> Prompt:
Keep to the lines between the one holding "cover_lens()" and the one holding "for node in", inclusive, and write them out exactly.

========================================

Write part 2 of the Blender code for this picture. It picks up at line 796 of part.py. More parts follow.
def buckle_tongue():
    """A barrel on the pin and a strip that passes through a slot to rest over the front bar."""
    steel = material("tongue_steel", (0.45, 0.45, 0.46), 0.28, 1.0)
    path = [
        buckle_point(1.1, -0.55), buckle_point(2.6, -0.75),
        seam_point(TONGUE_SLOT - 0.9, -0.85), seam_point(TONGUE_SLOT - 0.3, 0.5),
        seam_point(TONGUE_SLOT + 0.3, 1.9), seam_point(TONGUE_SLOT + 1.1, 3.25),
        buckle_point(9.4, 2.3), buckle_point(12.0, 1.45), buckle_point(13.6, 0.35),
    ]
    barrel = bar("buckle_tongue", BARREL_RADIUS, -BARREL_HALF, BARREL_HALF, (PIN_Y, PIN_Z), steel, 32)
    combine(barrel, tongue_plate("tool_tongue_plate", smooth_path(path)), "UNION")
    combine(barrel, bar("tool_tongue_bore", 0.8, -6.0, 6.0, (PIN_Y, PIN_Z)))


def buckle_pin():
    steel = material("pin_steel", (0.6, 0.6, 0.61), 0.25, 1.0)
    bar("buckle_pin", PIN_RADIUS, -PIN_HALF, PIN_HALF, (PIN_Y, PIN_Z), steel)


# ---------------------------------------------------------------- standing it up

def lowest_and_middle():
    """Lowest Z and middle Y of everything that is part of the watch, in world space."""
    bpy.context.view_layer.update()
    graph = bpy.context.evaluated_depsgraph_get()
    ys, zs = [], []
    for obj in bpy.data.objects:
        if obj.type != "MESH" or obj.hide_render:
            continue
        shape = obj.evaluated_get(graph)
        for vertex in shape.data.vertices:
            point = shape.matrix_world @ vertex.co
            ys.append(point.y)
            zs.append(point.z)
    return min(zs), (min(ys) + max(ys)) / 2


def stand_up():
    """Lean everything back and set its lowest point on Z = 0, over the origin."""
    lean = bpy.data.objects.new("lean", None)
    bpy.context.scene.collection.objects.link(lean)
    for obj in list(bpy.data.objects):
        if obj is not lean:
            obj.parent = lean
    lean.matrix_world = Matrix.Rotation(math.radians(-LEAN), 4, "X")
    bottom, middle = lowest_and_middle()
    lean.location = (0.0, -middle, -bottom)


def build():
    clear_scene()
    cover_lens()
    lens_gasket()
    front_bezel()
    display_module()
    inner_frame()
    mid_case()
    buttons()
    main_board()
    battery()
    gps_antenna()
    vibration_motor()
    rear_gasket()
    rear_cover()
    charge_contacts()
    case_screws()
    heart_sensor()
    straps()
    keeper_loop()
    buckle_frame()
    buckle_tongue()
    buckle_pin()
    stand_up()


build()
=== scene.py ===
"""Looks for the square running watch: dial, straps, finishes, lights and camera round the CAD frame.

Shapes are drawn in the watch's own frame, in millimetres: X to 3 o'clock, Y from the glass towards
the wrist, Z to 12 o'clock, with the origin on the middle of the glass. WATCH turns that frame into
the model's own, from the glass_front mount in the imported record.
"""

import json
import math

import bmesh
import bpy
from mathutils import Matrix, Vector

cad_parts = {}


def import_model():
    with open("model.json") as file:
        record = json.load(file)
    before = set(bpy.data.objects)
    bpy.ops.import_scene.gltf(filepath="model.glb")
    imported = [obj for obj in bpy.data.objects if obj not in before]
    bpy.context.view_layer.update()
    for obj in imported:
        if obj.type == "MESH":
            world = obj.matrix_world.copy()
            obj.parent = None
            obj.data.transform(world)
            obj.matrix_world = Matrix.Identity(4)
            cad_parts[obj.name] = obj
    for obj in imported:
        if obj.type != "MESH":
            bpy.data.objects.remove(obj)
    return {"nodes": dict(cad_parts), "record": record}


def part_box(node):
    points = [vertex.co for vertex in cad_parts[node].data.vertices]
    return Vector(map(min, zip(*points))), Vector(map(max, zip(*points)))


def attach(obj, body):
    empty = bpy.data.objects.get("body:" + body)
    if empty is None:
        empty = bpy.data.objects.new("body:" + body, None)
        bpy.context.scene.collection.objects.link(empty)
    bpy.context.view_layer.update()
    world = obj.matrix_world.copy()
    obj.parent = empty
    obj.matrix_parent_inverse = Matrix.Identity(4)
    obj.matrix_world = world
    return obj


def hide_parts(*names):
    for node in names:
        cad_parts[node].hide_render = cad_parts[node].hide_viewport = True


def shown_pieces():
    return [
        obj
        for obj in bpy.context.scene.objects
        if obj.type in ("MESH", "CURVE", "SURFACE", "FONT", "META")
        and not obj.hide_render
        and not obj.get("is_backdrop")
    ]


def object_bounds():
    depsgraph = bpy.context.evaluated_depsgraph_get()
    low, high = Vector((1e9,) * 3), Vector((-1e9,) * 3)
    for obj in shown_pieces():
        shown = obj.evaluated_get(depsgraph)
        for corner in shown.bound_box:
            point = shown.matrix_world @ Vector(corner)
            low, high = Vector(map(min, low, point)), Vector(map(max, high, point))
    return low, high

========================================

> Final result:
    cover_lens()
    lens_gasket()
    front_bezel()
    display_module()
    inner_frame()
    mid_case()
    buttons()
    main_board()
    battery()
    gps_antenna()
    vibration_motor()
    rear_gasket()
    rear_cover()
    charge_contacts()
    case_screws()
    heart_sensor()
    straps()
    keeper_loop()
    buckle_frame()
    buckle_tongue()
    buckle_pin()
    stand_up()


build()
=== scene.py ===
"""Looks for the square running watch: dial, straps, finishes, lights and camera round the CAD frame.

Shapes are drawn in the watch's own frame, in millimetres: X to 3 o'clock, Y from the glass towards
the wrist, Z to 12 o'clock, with the origin on the middle of the glass. WATCH turns that frame into
the model's own, from the glass_front mount in the imported record.
"""

import json
import math

import bmesh
import bpy
from mathutils import Matrix, Vector

cad_parts = {}


def import_model():
    with open("model.json") as file:
        record = json.load(file)
    before = set(bpy.data.objects)
    bpy.ops.import_scene.gltf(filepath="model.glb")
    imported = [obj for obj in bpy.data.objects if obj not in before]
    bpy.context.view_layer.update()
    for obj in imported:
        if obj.type == "MESH":
            world = obj.matrix_world.copy()
            obj.parent = None
            obj.data.transform(world)
            obj.matrix_world = Matrix.Identity(4)
            cad_parts[obj.name] = obj
    for obj in imported:
        if obj.type != "MESH":
            bpy.data.objects.remove(obj)
    return {"nodes": dict(cad_parts), "record": record}


def part_box(node):
    points = [vertex.co for vertex in cad_parts[node].data.vertices]
    return Vector(map(min, zip(*points))), Vector(map(max, zip(*points)))


def attach(obj, body):
    empty = bpy.data.objects.get("body:" + body)
    if empty is None:
        empty = bpy.data.objects.new("body:" + body, None)
        bpy.context.scene.collection.objects.link(empty)
    bpy.context.view_layer.update()
    world = obj.matrix_world.copy()
    obj.parent = empty
    obj.matrix_parent_inverse = Matrix.Identity(4)
    obj.matrix_world = world
    return obj


def hide_parts(*names):
    for node in names:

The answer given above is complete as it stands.